Trilogi Masa Sekolah : Sekolah Menengah Pertama

Dear Sinnamate
Kali ini saya akan melanjutkan kisah nostalgia kehidupan sekolah dalam trilogi masa sekolah yang kedua. Kisah berawal dari setelah kelulusan SD saya mendaftar ke SMP favorit di kecamatan saya dan alhamdulillah diterima. Ada beberapa teman satu SD yang juga mendaftar disana dan diterima, bahkan 2 diantaranya menjadi teman satu kelas lagi.

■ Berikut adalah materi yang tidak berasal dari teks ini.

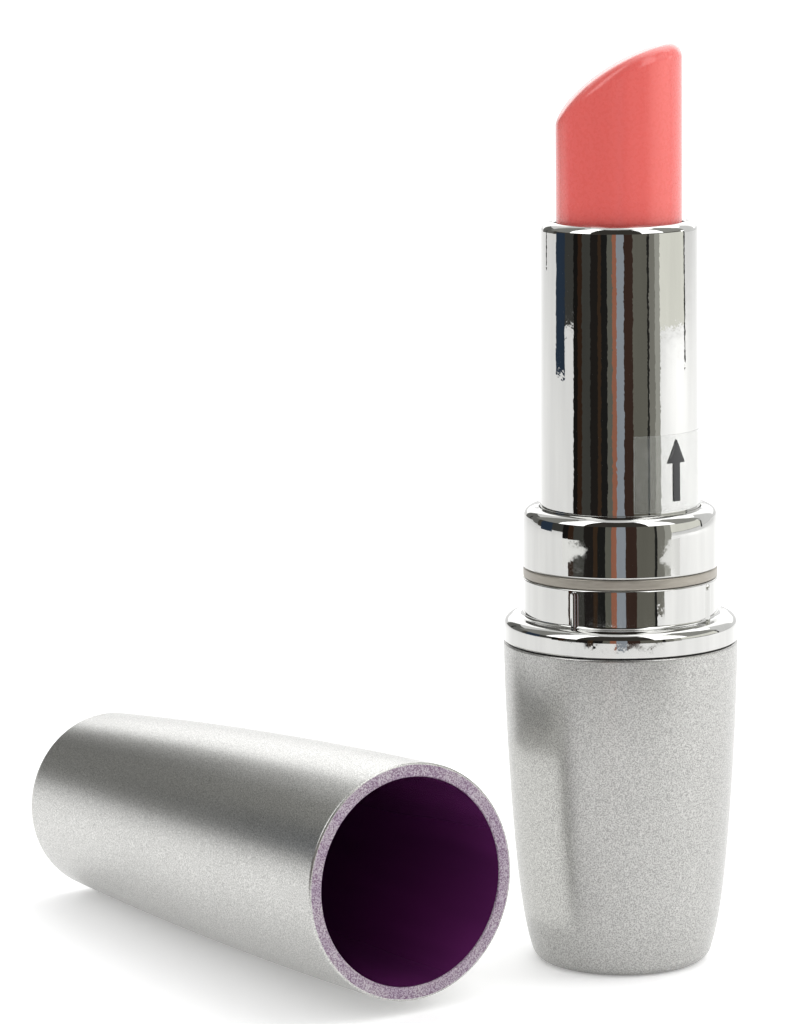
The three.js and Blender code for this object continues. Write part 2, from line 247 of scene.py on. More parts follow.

Hari-hari pertama di sekolah saya isi dengan berkenalan dengan berbagai siswa dari berbagai asal sekolah sembari  menjalani  serangkaian kegiatan MOS (masa orientasi siswa), yang diisi oleh organisasi kesiswaan yang namanya OSIS (Organisasi Siswa Intra Sekolah) beserta anggotanya yang notabene adalah kakak kelas. Saat itu temen-temen saya yang sudah mulai membicarakan para pengurus OSIS yang katanya ganteng (hadehhh korban sinteron). Dan awalnya saya berpikir “keren juga yah jadi pengurus OSIS”.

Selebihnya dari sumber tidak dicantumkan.